Entre-temps, le feel-good factor ressenti au lendemain des législatives s’étiole graduellement. Les consommateurs voient leur pouvoir d’achat s’éroder chaque jour un peu plus, malgré le recul de l’inflation à 2,5 % en mars, résultant surtout de l’affaiblissement du dollar suite à l’enclenchement de la politique commerciale de Trump. La création d’un fonds de stabilisation de Rs 10 milliards pour combattre le coût de la vie semble un lointain souvenir.
À J-15 du Budget 2025-2026, chez une forte frange de la population, on entrevoit la perspective d’une politique austère dans le pur sens du terme.
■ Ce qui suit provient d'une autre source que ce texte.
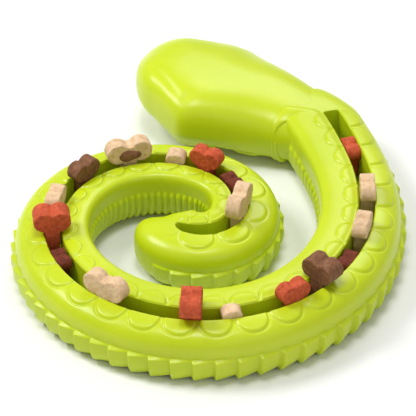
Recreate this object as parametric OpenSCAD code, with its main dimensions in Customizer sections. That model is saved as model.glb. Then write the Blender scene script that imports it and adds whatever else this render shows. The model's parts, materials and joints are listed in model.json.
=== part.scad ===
// Rubber snake that holds dog biscuits in a groove along its belly.
// It lies on its back, coiled clockwise from the head to the tail.
// Every stretch of body is a link that turns about an upright axis, as the rubber bends.

/* [Body] */
// Width of the body behind the neck
neck_w = 37.5; // [35:0.5:39]
// Width of the body at the tail
tail_w = 30.5; // [29:0.5:32]
// Height of the body
body_h = 28; // [27:0.5:29]

/* [Groove] */
// Width of the groove that holds the biscuits
groove_w = 7.8; // [7.4:0.1:8.4]
// Thickness of the rubber under the groove
groove_floor = 6.5; // [5:0.5:8]
// Height that the outer lip lies below the inner lip
lip_drop = 1.6; // [0:0.2:2]

/* [Head] */
// Length of the head from the neck to the snout
head_len = 86; // [82:1:90]
// Width of the head across the jaw corners
jaw_w = 72; // [68:1:76]
// Height of the head
head_h = 36; // [35:0.5:38]

/* [Biscuits] */
// Thickness of a biscuit that stands along the groove
biscuit_t = 6.6; // [6:0.1:6.8]
// Width of a biscuit over its two lobes
lobe_w = 15; // [14:0.5:16]

/* [Hidden] */
$fn = 64;
play = 0.3;                 // gap between neighbouring pieces
lime = [0.77, 0.85, 0.12];
cream = [0.92, 0.79, 0.66];
red = [0.78, 0.31, 0.18];
brown = [0.5, 0.33, 0.25];
dark_red = [0.45, 0.16, 0.1];

// Centreline: equal arcs, each one turning clockwise from the groove's square end to the tail.
arc_len = 39;
radii = [280, 110, 82, 72, 64, 68, 66, 52, 46, 46, 28, 18];
start = [52.3, 51.9];
start_heading = -67.9;
last = len(radii) - 1;
groove_side_start = 3.7;    // the groove lies outside the middle at the neck
groove_side_end = -2;       // and inside it at the tail
groove_stop = 455;          // where the groove ends, along the centreline
tip_s = 37;                 // where the tail's round end starts, along the last arc

function turn(i) = arc_len / radii[i] * 180 / PI;
function heading(i) = i == 0 ? start_heading : heading(i - 1) - turn(i - 1);
function arc_start(i) = i == 0 ? start : arc_point(i - 1, arc_len, 0);
function arc_centre(i) = arc_start(i) + radii[i] * [sin(heading(i)), -cos(heading(i))];
// A point of arc i, s along the centreline from the arc's start and n outside it.
function heading_at(i, s) = heading(i) - s / radii[i] * 180 / PI;
function arc_point(i, s, n) =
    let (a = heading_at(i, s)) arc_centre(i) + (radii[i] + n) * [-sin(a), cos(a)];

// Section of the body, belly up: n is outward from the coil, z is up.
function half_w(i) = (neck_w + (tail_w - neck_w) * i / last) / 2;
function groove_side(i) = groove_side_start + (groove_side_end - groove_side_start) * i / last;
back_side = [[0.35, 0], [0.72, 0.07], [0.92, 0.2], [1, 0.36]];      // shares of half width, height
outer_side = [[1, 0.52], [0.95, 0.7], [0.82, 0.85], [0.62, 0.94]];
inner_side = [[-1, 0.78], [-0.95, 0.91], [-0.84, 1]];
function share(points, w) = [for (p = points) [p[0] * w, p[1] * body_h]];
function mirrored(points) = [for (k = [len(points) - 1:-1:0]) [-points[k][0], points[k][1]]];
function reversed(points) = [for (k = [len(points) - 1:-1:0]) points[k]];
function outline(w) = concat(
    share(back_side, w), share(outer_side, w),
    [[0.4 * w, body_h - lip_drop], [-0.2 * w, body_h]],
    share(reversed(inner_side), w), share(mirrored(back_side), w));

// Knuckles: the body is cut across by upright cylinders about the middle of each arc.
knuckle_clear = 0.9;        // how far a knuckle stands past the body's sides
horn = 13;                  // how far a link's hollow end reaches past its own arc
function knuckle_r(i) = half_w(i) + knuckle_clear;
function hinge(i) = arc_point(i, arc_len / 2, 0);

// Neck: a short tight bend between the back of the head and the groove's square end.
neck_bend_r = 19.8;

// Head: it starts at a line across the neck and points away from the coil.
head_origin = start + [-9.7, 5.7];
head_dir = 152;
lift_x = 14;                // the head's hinge is this far in front of the neck line
lift_z = 14;
lift_r = 17;
jaw_x = 44;                 // from the neck line to the jaw corners
snout_r = 11;
snout_z = 18;
eye_x = 48;
eye_y = 17;
eye_r = 11;

// Biscuits: link, place along the link, kind, colour.
biscuits = [
    [0, 25, "sunk", red],
    [1, 24, "along", cream],
    [2, 11, "along", cream], [2, 29, "deep", dark_red],
    [3, 10, "across", brown], [3, 27, "along", red],
    [4, 16, "top", cream], [4, 33, "across", red],
    [5, 33, "long", cream],
    [6, 28, "deep", dark_red],
    [7, 7, "across", red], [7, 25, "along", cream],
    [8, 11, "along", brown], [8, 35, "long", cream],
    [9, 18, "top", cream], [9, 33, "along", red],
    [10, 10, "deep", dark_red], [10, 35, "long", cream]];
// Kinds: width over the lobes, radius of a lobe, height of its middle, thickness, turn.
kinds = [
    ["along", lobe_w, 4.2, 32.6, biscuit_t, 0],
    ["long", lobe_w + 6, 5.2, 33.6, biscuit_t, 0],
    ["across", lobe_w + 1.6, 4.8, 33.2, 9.2, 90],
    ["sunk", 13, 3.6, 22.6, biscuit_t, 0],
    ["top", 9, 3.4, 26, biscuit_t, 0],
    ["deep", 12, 3, 23.5, biscuit_t, 0]];
biscuit_foot = 9;           // height of a biscuit's lower end
shaft_w = 6.2;

function two_digits(i) = i < 10 ? str("0", i) : str(i);
links = [for (i = [0:last - 1]) str("coil_", two_digits(i + 1))];
treats = [for (k = [1:len(biscuits)]) str("treat_", two_digits(k))];

// Ring of the body's outline about a centre, between two headings of the centreline.
module bend(centre, r, w, from, to) {
    translate(centre) rotate([0, 0, to + 90]) rotate_extrude(angle = from - to)
        translate([r, 0]) polygon(outline(w));
}

module stretch(i, from, to) {
    bend(arc_centre(i), radii[i], half_w(i), heading_at(i, from), heading_at(i, to));
}

module groove(i, from, to) {
    translate(arc_centre(i)) rotate([0, 0, heading_at(i, to) + 90])
        rotate_extrude(angle = heading_at(i, from) - heading_at(i, to))
            translate([radii[i] + groove_side(i) - groove_w / 2, groove_floor])
                square([groove_w, body_h]);
}

module upright(at, r) {
    translate([at[0], at[1], -1]) cylinder(r = r, h = body_h + 2);
}

// Everything ahead of a point, seen along a heading, but for a round end about that point.
module all_but_round_end(at, towards, r) {
    reach = 40;
    difference() {
        translate([at[0], at[1], -2]) rotate([0, 0, towards]) translate([0, -reach, 0])
            cube([reach, 2 * reach, body_h + 4]);
        translate([at[0], at[1], -3]) cylinder(r = r, h = body_h + 6);
    }
}

// A link starts as a knuckle about its own hinge and ends in a hollow for the next one.
module link(i) {
    color(lime) difference() {
        stretch(i, i == 0 ? 0 : -knuckle_clear, arc_len + horn);
        if (i == 0) head_frame() lift_cylinder(lift_r + play, -40, 40);
        if (i > 0) all_but_round_end(hinge(i), heading_at(i, arc_len / 2) + 180, knuckle_r(i));
        upright(hinge(i + 1), knuckle_r(i + 1) + play);
        groove(i, i == 0 ? 0 : -arc_len / 2, arc_len + horn);
    }
}

module tail() {
    groove_end = groove_stop - last * arc_len;
    end_r = half_w(last) + knuckle_clear;
    color(lime) difference() {
        stretch(last, -knuckle_clear, arc_len + horn);
        all_but_round_end(hinge(last), heading_at(last, arc_len / 2) + 180, knuckle_r(last));
        all_but_round_end(arc_point(last, tip_s, 0), heading_at(last, tip_s), end_r);
        groove(last, -arc_len / 2, groove_end);
        translate(concat(arc_point(last, groove_end, groove_side(last)), groove_floor))
            cylinder(d = groove_w - play, h = body_h);
    }
}

module head_frame() {
    translate(head_origin) rotate([0, 0, head_dir]) children();
}

module lift_cylinder(r, from, to) {
    translate([lift_x, to, lift_z]) rotate([90, 0, 0]) cylinder(r = r, h = to - from);
}

module neck() {
    centre = start + neck_bend_r * [sin(start_heading), -cos(start_heading)];
    color(lime) difference() {
        bend(centre, neck_bend_r, half_w(0), head_dir - 180, start_heading);
        head_frame() lift_cylinder(lift_r + play, -40, 40);
    }
}

// The head's two halves mirror each other.
module head_shell() {
    $fn = 32;
    jaw_r = 10;
    hull() {
        translate([8, -22, 3]) cube([1, 44, 27]);
        for (side = [-1, 1]) {
            translate([jaw_x - 4, side * (jaw_w / 2 - jaw_r), 10]) cylinder(r = jaw_r, h = 15);
            translate([jaw_x - 6, side * 20, head_h - 3]) cylinder(r = 8, h = 3);
            translate([jaw_x - 8, side * 18, 3]) cylinder(r = 9, h = 2);
            translate([66, side * 9, snout_z]) sphere(r = snout_r + 1);
        }
        translate([head_len - snout_r, 0, snout_z]) sphere(r = snout_r);
    }
}

module head() {
    color(lime) head_frame() union() {
        head_shell();
        intersection() {
            lift_cylinder(lift_r, -19, 16);
            translate([-10, -30, 0.4]) cube([24, 60, body_h - 0.8]);
        }
        for (side = [-1, 1]) translate([eye_x, side * eye_y, 0])
            cylinder(r1 = eye_r - 5, r2 = eye_r, h = 6);
    }
}

// Outline of a bone biscuit standing on its lower end: x is across it, y is up.
module bone_outline(w, r, z) {
    for (side = [-1, 1]) translate([side * (w / 2 - r), z]) circle(r = r);
    translate([-shaft_w / 2, biscuit_foot]) square([shaft_w, z - biscuit_foot]);
    translate([r - w / 2, z - r * 0.6]) square([w - 2 * r, r * 1.2]);
}

module biscuit(k) {
    i = biscuits[k][0];
    s = biscuits[k][1];
    kind = kinds[search([biscuits[k][2]], kinds)[0]];
    color(biscuits[k][3]) translate(arc_point(i, s, groove_side(i)))
        rotate([90, 0, heading_at(i, s) + kind[5]]) translate([0, 0, -kind[4] / 2])
            linear_extrude(kind[4]) bone_outline(kind[1], kind[2], kind[3]);
}

head();
neck();
for (i = [0:last - 1]) link(i);
tail();
for (k = [0:len(biscuits) - 1]) biscuit(k);
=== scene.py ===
import json
import math

import bpy
import numpy as np
from mathutils import Matrix, Vector, noise


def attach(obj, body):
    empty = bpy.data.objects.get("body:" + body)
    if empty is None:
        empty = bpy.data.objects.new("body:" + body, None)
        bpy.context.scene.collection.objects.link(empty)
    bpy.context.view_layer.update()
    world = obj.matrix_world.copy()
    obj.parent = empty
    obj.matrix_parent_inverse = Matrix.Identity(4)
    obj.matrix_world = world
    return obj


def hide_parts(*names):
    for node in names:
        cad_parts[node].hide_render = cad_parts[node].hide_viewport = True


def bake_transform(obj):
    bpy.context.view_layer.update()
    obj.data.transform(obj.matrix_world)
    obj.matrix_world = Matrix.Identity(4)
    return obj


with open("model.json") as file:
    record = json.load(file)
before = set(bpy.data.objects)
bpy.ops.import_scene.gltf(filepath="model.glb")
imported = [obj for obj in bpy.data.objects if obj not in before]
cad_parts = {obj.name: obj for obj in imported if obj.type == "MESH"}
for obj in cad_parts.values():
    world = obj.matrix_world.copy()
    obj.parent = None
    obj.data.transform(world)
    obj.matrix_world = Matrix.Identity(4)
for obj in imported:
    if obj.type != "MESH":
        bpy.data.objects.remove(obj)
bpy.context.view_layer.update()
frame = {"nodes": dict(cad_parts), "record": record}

# A moulded rubber snake, belly up, with biscuits in the groove along its belly. Its skin is one
# smooth surface over the CAD bodies, cut into a piece for each link.
# Lengths in the shape functions are in millimetres, and meshes are made in metres.
# s runs along the coil from the groove's square end, and n is outward from the coil's centreline.
MM = 0.001
UP = np.array([0, 0, 1.0])
FLOOR_GAP = 0.05            # the skin comes no closer to the floor than this

# The coil's centreline, the same arcs as the CAD links.
ARC = 39.0
RADII = (280, 110, 82, 72, 64, 68, 66, 52, 46, 46, 28, 18)
LAST_ARC = len(RADII) - 1
START_HEADING = math.radians(-67.9)
STEP = 0.25                 # spacing of the points that the centreline is kept as
CURVE_BLUR = 6.0            # the bend changes gradually from arc to arc
LIFT_AHEAD = 14.0           # the head's hinge is this far in front of the neck line

# Where things happen along the coil.
TAPER_END = 430.0           # the body narrows evenly up to here
GROOVE_ROUNDS = 444.0       # the groove's walls start to close in to its round end
GROOVE_CLOSES = 463.0
CAP_START = 464.0           # the tail's round end starts
BODY_END = 480.0

# Sizes of the body's section.
NECK_HALF = 18.75
TAIL_HALF = 15.25
HEIGHT = 28.0
TAIL_SINK = 0.08            # share of the height that is lost by the end of the taper
LIP_DROP = 1.6              # the outer lip is this much lower than the inner one
GROOVE_HALF = 3.65
GROOVE_FLOOR = 6.5
FLOOR_RISE = 1.2            # the floor curves up this much into the groove's walls
LIP_R = 0.5
IN_DROP = 1.1               # the inner strip falls this much towards the groove
SIDE_AT_NECK = 3.55         # the groove lies outside the middle at the neck
CAD_SIDE_AT_NECK = 3.7      # the same for the CAD biscuits
SIDE_LOSS = 5.7             # and moves this far inward by the end of the taper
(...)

On a le sentiment que le gouvernement est en train de préparer subtilement l’opinion publique aux jours de vaches maigres et que certains avantages sociaux, comme l’allocation CSG de Rs 1 500 à Rs 3 000 qui permet notamment de garantir un revenu minimum garanti de Rs 20 000, seront abolis.
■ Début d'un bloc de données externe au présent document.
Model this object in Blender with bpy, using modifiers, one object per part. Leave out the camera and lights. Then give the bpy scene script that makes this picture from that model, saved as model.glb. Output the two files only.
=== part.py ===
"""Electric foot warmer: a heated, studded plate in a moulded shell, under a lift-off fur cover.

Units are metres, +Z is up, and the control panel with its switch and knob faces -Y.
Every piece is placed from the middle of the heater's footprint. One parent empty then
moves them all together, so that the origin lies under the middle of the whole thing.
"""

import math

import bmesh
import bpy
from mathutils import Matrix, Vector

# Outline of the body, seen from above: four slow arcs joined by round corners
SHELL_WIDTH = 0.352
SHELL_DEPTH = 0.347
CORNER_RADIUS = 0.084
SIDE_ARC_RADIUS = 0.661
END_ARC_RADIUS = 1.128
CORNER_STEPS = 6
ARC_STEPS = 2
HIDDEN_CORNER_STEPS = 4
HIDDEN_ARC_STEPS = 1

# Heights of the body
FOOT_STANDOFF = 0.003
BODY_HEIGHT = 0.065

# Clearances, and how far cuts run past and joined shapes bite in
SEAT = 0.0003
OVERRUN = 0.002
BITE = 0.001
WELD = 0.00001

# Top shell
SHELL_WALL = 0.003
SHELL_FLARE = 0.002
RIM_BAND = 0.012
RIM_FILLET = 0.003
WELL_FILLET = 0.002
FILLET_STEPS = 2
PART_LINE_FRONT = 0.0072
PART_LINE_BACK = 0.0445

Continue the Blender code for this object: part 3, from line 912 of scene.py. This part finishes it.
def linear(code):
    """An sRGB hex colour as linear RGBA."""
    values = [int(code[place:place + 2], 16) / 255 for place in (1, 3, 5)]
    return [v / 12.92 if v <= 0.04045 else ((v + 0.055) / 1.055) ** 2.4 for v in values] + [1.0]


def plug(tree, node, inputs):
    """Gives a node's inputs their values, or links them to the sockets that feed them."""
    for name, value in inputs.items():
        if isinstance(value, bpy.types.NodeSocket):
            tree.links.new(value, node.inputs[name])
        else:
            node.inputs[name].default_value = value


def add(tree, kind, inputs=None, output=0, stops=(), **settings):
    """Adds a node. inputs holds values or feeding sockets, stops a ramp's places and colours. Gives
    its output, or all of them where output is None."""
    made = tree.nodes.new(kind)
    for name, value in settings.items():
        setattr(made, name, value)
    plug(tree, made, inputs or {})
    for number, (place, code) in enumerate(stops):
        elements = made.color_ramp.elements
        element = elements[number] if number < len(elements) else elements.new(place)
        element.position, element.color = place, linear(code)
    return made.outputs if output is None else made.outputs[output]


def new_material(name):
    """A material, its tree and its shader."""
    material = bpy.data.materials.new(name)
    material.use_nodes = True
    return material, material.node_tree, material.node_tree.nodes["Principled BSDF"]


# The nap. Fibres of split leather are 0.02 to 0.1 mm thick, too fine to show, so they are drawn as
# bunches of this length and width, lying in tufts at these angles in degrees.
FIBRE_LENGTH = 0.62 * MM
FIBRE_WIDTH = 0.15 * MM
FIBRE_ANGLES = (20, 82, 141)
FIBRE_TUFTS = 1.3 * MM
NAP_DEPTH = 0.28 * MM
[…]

Alors qu’il élabore les contours du Budget 2025-2026 qui donnera le ton pour la trajectoire du développement sous ce quinquennat, le gouvernement doit peser le pour et le contre, et ne pas être radical dans son approche sous peine de gripper la croissance. Certes, il faut redresser les finances publiques et revoir le modèle de croissance, mais ce processus nécessite une transition.
Qu’on le veuille ou non, à Maurice, la croissance a, depuis les années 80, été tirée grandement par la consommation et une fiscalité légère. Or, de 2014 à 2024, le levier de la demande a été actionné excessivement par l’ancien gouvernement, plongeant le pays dans un cycle d’inflation et de roupie faible. Changer de modèle implique de trouver un subtil équilibre, où la croissance est tirée à la fois par l’offre (les entreprises), et la demande intérieure, c’est-à-dire la capacité de la population à consommer des produits et services. Qu’on se le dise, cela prendra du temps pour que des réformes structurelles comblent le déficit de production, d’exportation, d’investissement et de main-d’œuvre auquel le pays fait face.